▶ **Your task**
Nothing outside the stretch should be returned: give exactly the lines from the line containing "# Bring everything" through the line containing "obj.parent = None", including both.
○ ○ ○
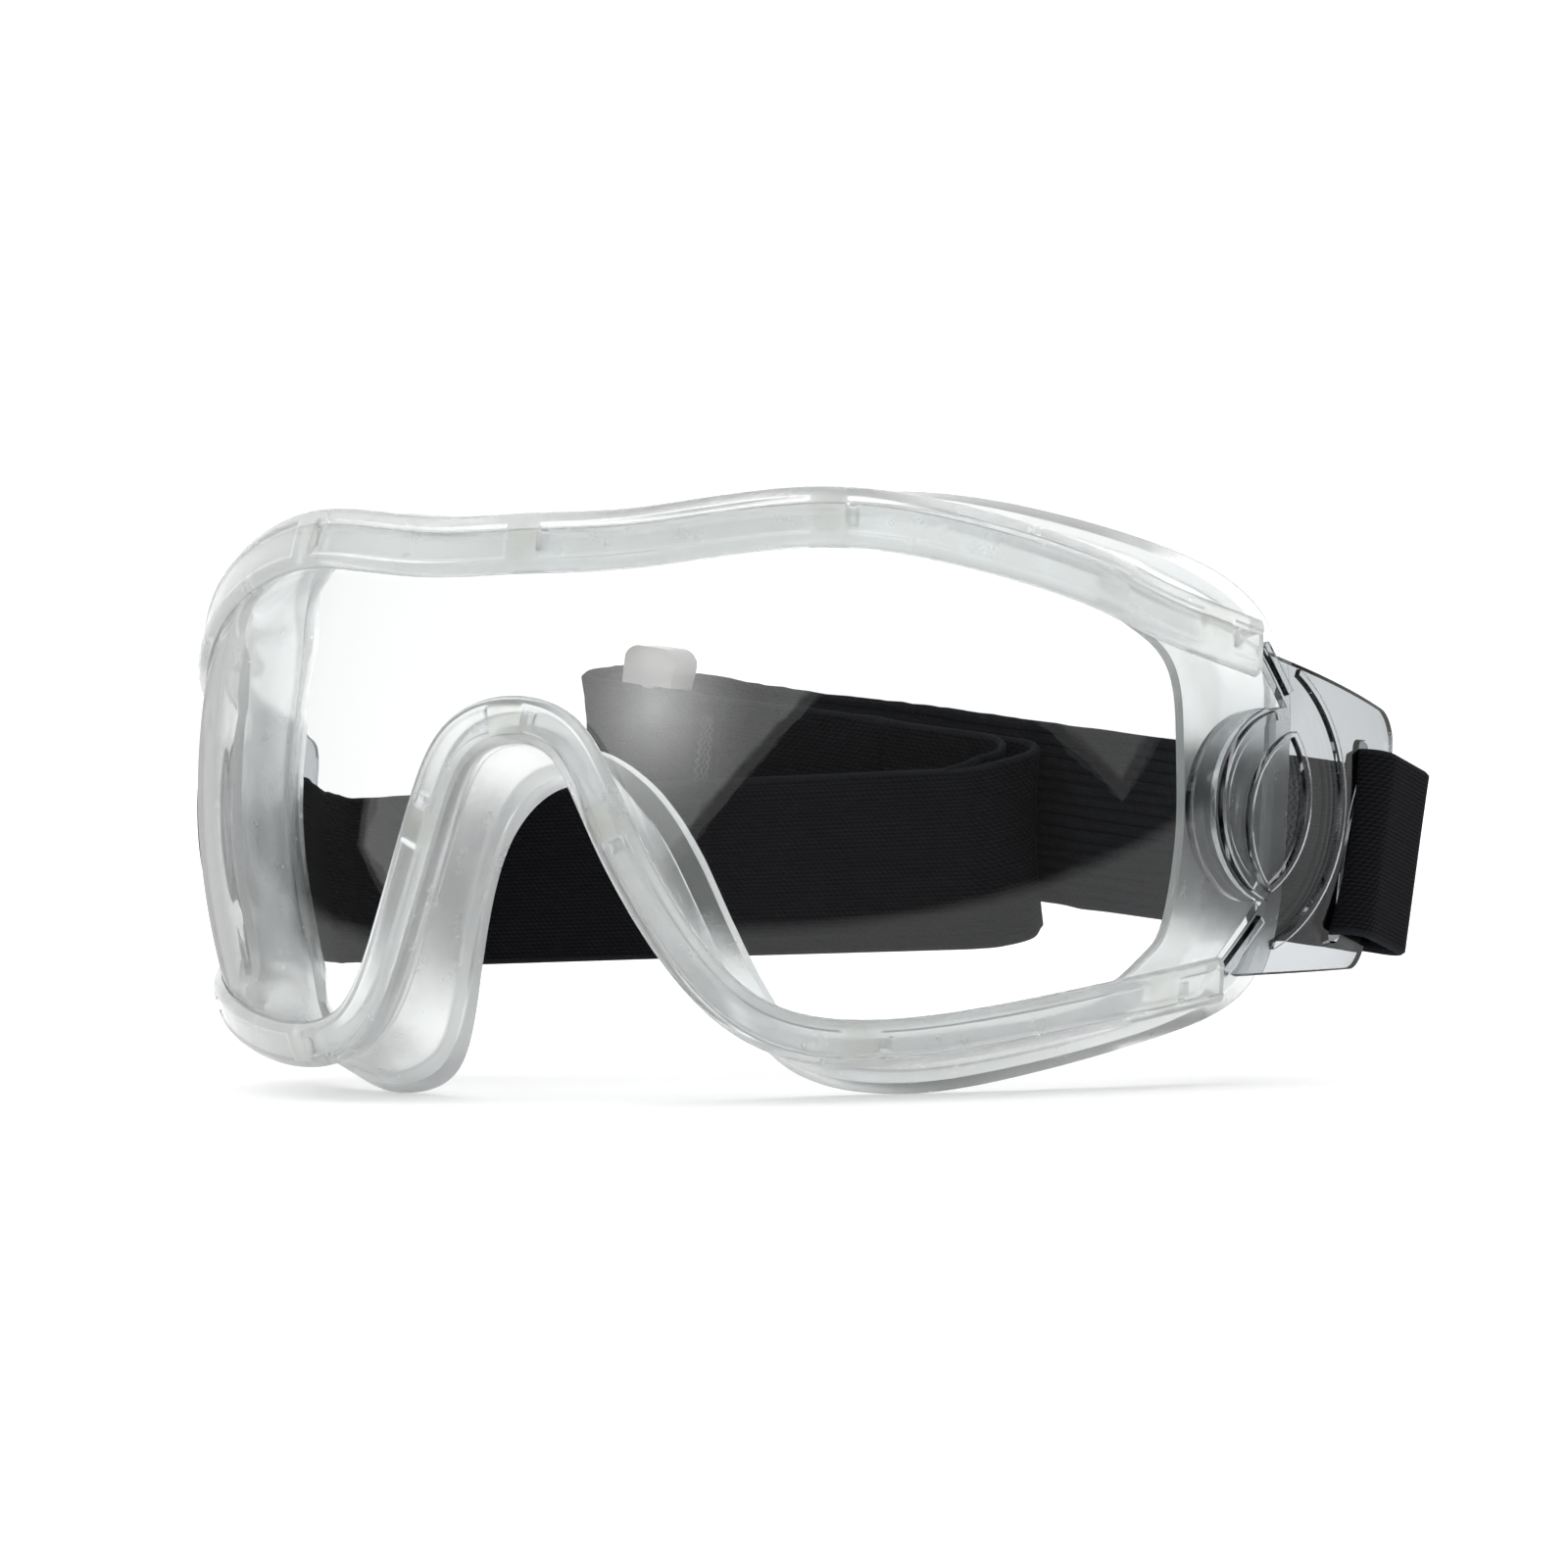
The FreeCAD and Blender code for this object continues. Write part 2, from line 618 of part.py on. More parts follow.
def addShape(label, shape):
    part = doc.addObject("Part::Feature", label)
    part.Label = label
    part.Shape = shape
    parts.append(part)
    return part


def addBox(name, sizes, corner):
    """A box whose sizes and near lower corner are expressions on the sheet."""
    box = doc.addObject("Part::Box", name)
    for prop, text in zip(("Length", "Width", "Height"), sizes):
        box.setExpression(prop, text)
    for axis, text in zip("xyz", corner):
        box.setExpression(f"Placement.Base.{axis}", text)
    return box


def addSlider():
    """Three bars between two end caps. Local X runs along the strap, whose middle is the origin."""
    high = "Sizes.strapWidth + 2 * Sizes.sliderCap"
    low = "-0.5 * Sizes.strapWidth - Sizes.sliderCap"
    rear = "0.5 * Sizes.strapThickness + Sizes.slideGap"
    front = ("-Sizes.strapThickness - Sizes.plyGap - 0.5 * Sizes.strapThickness"
             " - Sizes.sliderBarThickness - Sizes.slideGap")
    thick = "Sizes.sliderBarThickness"
    pieces = [
        addBox("MiddleBar", ("Sizes.sliderBar", thick, high), ("-0.5 * Sizes.sliderBar", front, low)),
        addBox("LeftBar", ("Sizes.sliderEndBar", thick, high), ("-0.5 * Sizes.sliderWidth", rear, low)),
        addBox("RightBar", ("Sizes.sliderEndBar", thick, high),
               ("0.5 * Sizes.sliderWidth - Sizes.sliderEndBar", rear, low)),
    ]
    deep = f"{rear} + Sizes.sliderBarThickness - ({front})"
    capHigh = "Sizes.sliderCap - Sizes.slideGap"
    for name, start in (("TopCap", "0.5 * Sizes.strapWidth + Sizes.slideGap"), ("BottomCap", low)):
        pieces.append(addBox(name, ("Sizes.sliderWidth", deep, capHigh),
                             ("-0.5 * Sizes.sliderWidth", front, start)))
    body = doc.addObject("Part::MultiFuse", "SliderBody")
    body.Shapes = pieces
    doc.recompute()
    slider = doc.addObject("Part::Fillet", "strap_slider")
    slider.Label = "strap_slider"
    slider.Base = body
    edge = 0.5 * size("sliderWidth")
    top = 0.5 * strapWidth + size("sliderCap")
    rounded = []
    for number, line in enumerate(body.Shape.Edges, 1):
        middle = line.CenterOfMass
        if abs(abs(middle.x) - edge) < 0.01 and abs(abs(middle.z) - top) < 0.01:
            rounded.append((number, size("sliderCorner"), size("sliderCorner")))
    slider.Edges = rounded
    parts.append(slider)
    return slider


plate = plateShape()
headband = headbandCorners()
endLoop = endLoopCorners()


def leaned(point):
    return slideLean


addShape("soft_frame", frameShape())
addShape("lens", lensShape())
addShape("left_strap_plate", plate)
addShape("right_strap_plate", plate.mirror(Vector(), Vector(1, 0, 0)))
addShape("headband", ribbonShape(route(headband), headbandUp))
addShape("plate_stitching", tackShape(headband, 0.7, headbandUp))
addShape("headband_end_loop", ribbonShape(route(endLoop), leaned))
addShape("slider_stitching", tackShape(endLoop, 0.5, leaned))
slider = addSlider()
doc.recompute()

# Bring everything over the origin: the footprint's middle at Y = 0 and the lowest point at Z = 0.
sliderX = -size("sliderPlace")
slider.Placement = Placement(Vector(sliderX, middleY, middleHeight(sliderX)),
                             Rotation(Vector(0, 1, 0), math.degrees(math.atan(slideRise))))
doc.recompute()
boxes = [part.Shape.optimalBoundingBox(True, False) for part in parts]
footprintMiddle = 0.5 * (min(box.YMin for box in boxes) + max(box.YMax for box in boxes))
home = Placement(Vector(0.0, -footprintMiddle, -min(box.ZMin for box in boxes)), Rotation())
for part in parts:
    part.Placement = home * part.Placement
doc.recompute()

for part in doc.Objects:
    if "Invalid" in part.State or "Error" in part.State:
        raise RuntimeError(f"{part.Label} did not recompute")
for part in parts:
    if part.Shape.isNull() or not part.Shape.isValid():
        raise RuntimeError(f"{part.Label} has no valid shape")

os.makedirs("parts", exist_ok=True)
for part in parts:
    part.Shape.exportStep(f"parts/{part.Label}.step")
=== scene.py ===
import math
import bmesh
import bpy
import numpy as np
from mathutils import Matrix, Quaternion, Vector


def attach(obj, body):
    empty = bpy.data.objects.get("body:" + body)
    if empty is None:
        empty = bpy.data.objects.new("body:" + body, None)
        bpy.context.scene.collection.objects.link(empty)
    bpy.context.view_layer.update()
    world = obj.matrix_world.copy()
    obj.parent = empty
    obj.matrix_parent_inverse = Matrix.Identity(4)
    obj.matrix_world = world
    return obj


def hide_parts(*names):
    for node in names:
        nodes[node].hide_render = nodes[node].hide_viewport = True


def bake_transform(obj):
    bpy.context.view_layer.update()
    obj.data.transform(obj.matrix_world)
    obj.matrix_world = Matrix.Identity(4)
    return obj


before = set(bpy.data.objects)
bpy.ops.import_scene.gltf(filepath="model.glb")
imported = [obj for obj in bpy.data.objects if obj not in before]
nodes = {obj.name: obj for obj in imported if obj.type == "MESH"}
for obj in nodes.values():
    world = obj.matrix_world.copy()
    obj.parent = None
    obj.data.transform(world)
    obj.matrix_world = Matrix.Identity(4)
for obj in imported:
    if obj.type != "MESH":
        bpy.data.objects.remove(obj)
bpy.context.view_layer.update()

print("frame loaded:", len(nodes), "nodes")

# The lens surface is worked out in millimetres from its foremost point, then moved home and scaled.
mm = 0.001
home = Vector((0.0, -52.4726, 39.2792))
shell = {"planRadius": 85.5, "uprightRadius": 100.0, "thickness": 2.0, "gap": 0.15}


def atHome(point):
    return (Vector(point) + home) * mm


def shellPoint(reach, height, lift=0.0, back=0.0):
    # reach runs round the lens from the middle, height is up, lift leaves the outer face
    tilt = math.asin(height / shell["uprightRadius"])
    out = (shell["uprightRadius"] + lift) * math.cos(tilt)
    radius = shell["planRadius"] - shell["uprightRadius"] + out
    turn = min(abs(reach) / shell["planRadius"], math.pi / 2)
    straight = abs(reach) - turn * shell["planRadius"]
    x = math.copysign(radius * math.sin(turn), reach)
    y = shell["planRadius"] - radius * math.cos(turn) + straight
    return Vector((x, y + back, (shell["uprightRadius"] + lift) * math.sin(tilt)))


def overShell(points):
    # (reach, height, lift) of points given in metres at home
    local = np.asarray(points) / mm - np.array(home)
    plan = np.hypot(local[:, 0], shell["planRadius"] - local[:, 1])
    ring = plan + shell["uprightRadius"] - shell["planRadius"]
    tilt = np.arctan2(local[:, 2], ring)
    lift = np.hypot(local[:, 2], ring) - shell["uprightRadius"]
    turn = np.arctan2(local[:, 0], shell["planRadius"] - local[:, 1])
    return turn * shell["planRadius"], shell["uprightRadius"] * np.sin(tilt), lift


def smoothStep(low, high, value):
    share = np.clip((value - low) / (high - low), 0.0, 1.0)
    return share * share * (3.0 - 2.0 * share)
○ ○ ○
▶ **Written solution**
# Bring everything over the origin: the footprint's middle at Y = 0 and the lowest point at Z = 0.
sliderX = -size("sliderPlace")
slider.Placement = Placement(Vector(sliderX, middleY, middleHeight(sliderX)),
                             Rotation(Vector(0, 1, 0), math.degrees(math.atan(slideRise))))
doc.recompute()
boxes = [part.Shape.optimalBoundingBox(True, False) for part in parts]
footprintMiddle = 0.5 * (min(box.YMin for box in boxes) + max(box.YMax for box in boxes))
home = Placement(Vector(0.0, -footprintMiddle, -min(box.ZMin for box in boxes)), Rotation())
for part in parts:
    part.Placement = home * part.Placement
doc.recompute()

for part in doc.Objects:
    if "Invalid" in part.State or "Error" in part.State:
        raise RuntimeError(f"{part.Label} did not recompute")
for part in parts:
    if part.Shape.isNull() or not part.Shape.isValid():
        raise RuntimeError(f"{part.Label} has no valid shape")

os.makedirs("parts", exist_ok=True)
for part in parts:
    part.Shape.exportStep(f"parts/{part.Label}.step")
=== scene.py ===
import math
import bmesh
import bpy
import numpy as np
from mathutils import Matrix, Quaternion, Vector


def attach(obj, body):
    empty = bpy.data.objects.get("body:" + body)
    if empty is None:
        empty = bpy.data.objects.new("body:" + body, None)
        bpy.context.scene.collection.objects.link(empty)
    bpy.context.view_layer.update()
    world = obj.matrix_world.copy()
    obj.parent = empty
    obj.matrix_parent_inverse = Matrix.Identity(4)
    obj.matrix_world = world
    return obj


def hide_parts(*names):
    for node in names:
        nodes[node].hide_render = nodes[node].hide_viewport = True


def bake_transform(obj):
    bpy.context.view_layer.update()
    obj.data.transform(obj.matrix_world)
    obj.matrix_world = Matrix.Identity(4)
    return obj


before = set(bpy.data.objects)
bpy.ops.import_scene.gltf(filepath="model.glb")
imported = [obj for obj in bpy.data.objects if obj not in before]
nodes = {obj.name: obj for obj in imported if obj.type == "MESH"}
for obj in nodes.values():
    world = obj.matrix_world.copy()
    obj.parent = None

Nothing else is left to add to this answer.